Logic / Relationships: 7/10
This is one of the few areas where Steinbeck mostly sticks the landing. Relationships evolve with a kind of thematic consistency, even if emotional authenticity gets sacrificed on the altar of allegory. Cal’s internal logic works well—his struggle feels believable, and his interactions with Lee and Adam offer actual insight. But other dynamics feel forced. Adam’s continued obsession with Cathy borders on delusion. Aron’s refusal to grow up is frustratingly static. Abra goes from sweet nothing to spiritual truth-bearer without much transition. So while the emotional logic works in broad strokes, up close it can be a little shaky. People do what the themes demand, even if it means acting like melodramatic puppets.  
Enjoyment: 5.5/10
There were moments of genuine awe—usually when Steinbeck stepped back and let a scene breathe without turning it into a Sunday school lesson.
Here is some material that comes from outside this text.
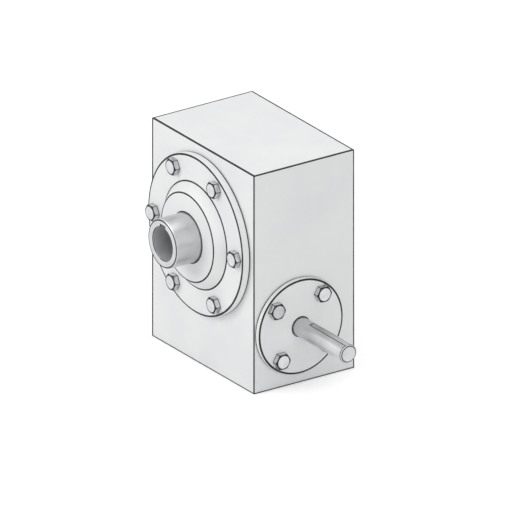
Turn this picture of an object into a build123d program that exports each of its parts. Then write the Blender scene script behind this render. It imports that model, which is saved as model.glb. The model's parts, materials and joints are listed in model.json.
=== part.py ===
from build123d import *

import os
from dataclasses import dataclass
from math import cos, pi, radians, sin, sqrt, tan

import numpy as np

# A right-angle worm gear reducer with a hollow output shaft, in millimetres.
# The origin is the centre of the housing's underside. +Z is up, +X leaves the
# input face along the worm shaft, and -Y leaves the output face.

# Housing
WIDTH = 182.0
DEPTH = 122.0
HEIGHT = 238.0
WALL = 9.0
FLOOR = 14.0
OUTER_EDGE_RADIUS = 0.6
CAVITY_CORNER_RADIUS = 6.0
INPUT_AXIS_HEIGHT = 64.0
INPUT_AXIS_SETBACK = 52.5

# Worm gear: one start, right hand
MODULE = 4.0
WORM_REFERENCE_DIAMETER = 48.0
WORM_THREAD_LENGTH = 64.0
WHEEL_TEETH = 28
PRESSURE_ANGLE = 20.0
ROOT_CLEARANCE = 0.8
FLANK_CLEARANCE = 0.17
WHEEL_FACE_WIDTH = 32.0
WHEEL_OUTSIDE_DIAMETER = 126.0
WHEEL_RIM_BORE = 92.0
WHEEL_HUB_LENGTH = 37.0
WHEEL_HUB_DIAMETER = 76.0
WHEEL_EDGE_CHAMFER = 2.5

# Output shaft
SHAFT_BORE = 35.0
SHAFT_LENGTH_OUT = 49.0
SHAFT_LENGTH_BACK = 5.0
SHAFT_NOSE_DIAMETER = 52.0
SHAFT_COLLAR_DIAMETER = 66.0
SHAFT_COLLAR_RELIEF = 4.0
WHEEL_SEAT_RELIEF = 1.0
WHEEL_SPACER_WALL = 4.0
SEAL_LAND_STEP = 0.4
WHEEL_SEAT_DIAMETER = 60.0
BORE_KEYWAY_WIDTH = 10.0
BORE_KEYWAY_DEPTH = 3.3
SHAFT_CHAMFER = 1.0
WHEEL_KEY_WIDTH = 16.0
WHEEL_KEY_HEIGHT = 10.0
WHEEL_KEY_SHAFT_DEPTH = 6.0
WHEEL_KEY_TOP_GAP = 0.3

# Output cover
OUTPUT_COVER_DIAMETER = 169.0
OUTPUT_COVER_THICKNESS = 8.5
OUTPUT_SPIGOT_DIAMETER = 130.0
OUTPUT_SPIGOT_LENGTH = 8.0
CARRIER_WALL = 9.0
BOSS_BASE_DIAMETER = 112.0
BOSS_TOP_DIAMETER = 93.5
BOSS_HEIGHT = 10.0
OUTPUT_BOLT_CIRCLE = 145.0
OUTPUT_BOLT_COUNT = 6

# Input cover and input shaft
INPUT_COVER_DIAMETER = 102.0
INPUT_COVER_THICKNESS = 6.0
INPUT_BOLT_CIRCLE = 79.5
INPUT_BOLT_COUNT = 4
INPUT_BOLT_START_ANGLE = 51.0
INPUT_SHAFT_DIAMETER = 20.0
INPUT_SHAFT_FREE_LENGTH = 85.5
INPUT_SHAFT_CHAMFER = 1.4
INPUT_SEAL_LAND_DIAMETER = 22.0
INPUT_FLAT_DEPTH = 0.5
INPUT_FLAT_START = 20.0
WORM_SHOULDER_DIAMETER = 32.0
WORM_SHOULDER_TAPER = 6.0
WORM_BEARING_SETBACK = 11.0
WORM_SEAL_STEP = 1.2
WORM_TAIL_LENGTH = 1.5
WORM_TAIL_CHAMFER = 0.5

# Covers, gaskets and seals
GASKET_THICKNESS = 0.5
COVER_LIP = 3.0
COVER_EDGE_CHAMFER = 0.4
LIP_GAP = 0.6
SEAL_TO_BEARING = 4.5
SEAL_RECESS = 0.5
CARRIER_OVERRUN = 1.5
BEARING_PRESS_RIM = 4.0
GASKET_MARGIN = 0.5

# Bolts, all M10
BOLT_DIAMETER = 10.0
BOLT_HEAD_ACROSS_FLATS = 16.0
BOLT_HEAD_HEIGHT = 6.4
BOLT_TIP_CHAMFER = 1.0
BOLT_HOLE_DIAMETER = 11.0
BOLT_ENGAGEMENT = 16.0
TAPPED_SPARE_DEPTH = 2.5
BOLT_LAND = 13.5
INPUT_BOLT_LAND = 10.0
BOSS_DEPTH = 20.0
WORM_BOSS_OVERRUN = 3.0

# Foot holes, tapped M12 from below
FOOT_EDGE_X = 20.0
FOOT_EDGE_Y = 18.0
FOOT_HOLE_DIAMETER = 10.2
FOOT_HOLE_DEPTH = 20.0
FOOT_PAD_RADIUS = 13.0
FOOT_PAD_ROOF = 8.0

# Oil plugs, all M16, on the back face
PLUG_DIAMETER = 16.0
PLUG_HEAD_ACROSS_FLATS = 22.0
PLUG_HEAD_HEIGHT = 7.0
PLUG_FLANGE_DIAMETER = 25.0
PLUG_FLANGE_THICKNESS = 2.5
PLUG_LENGTH = 13.0
PLUG_PAD_DEPTH = 15.0
PLUG_PAD_WALL = 6.0
PLUG_WASHER_THICKNESS = 1.5
PLUG_WASHER_MARGIN = 0.5
PLUG_EDGE = 21.0
LEVEL_PLUG_EDGE = 41.0
DRAIN_HEIGHT = 28.0

# Fits
SLIP_FIT = 0.03
RUNNING_FIT = 0.05

# Output bearings
OUTPUT_BEARING_BORE = 55.0
OUTPUT_BEARING_OUTSIDE = 90.0
OUTPUT_BEARING_WIDTH = 18.0
OUTPUT_BEARING_BALL = 11.0
OUTPUT_BEARING_BALL_COUNT = 12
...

But overall? This was a heavy, slow, often exhausting read. I felt more admiration than actual enjoyment. Like, “Wow, that’s smart,” followed by, “Can we move on now?” The novel is ambitious and thematically rich, but emotionally it often left me cold. I respected it more than I liked it. Would I recommend it? Maybe—to someone who likes literature as a philosophical endurance sport. Would I reread it? Only if I suddenly developed a kink for biblical allegory and agricultural metaphors.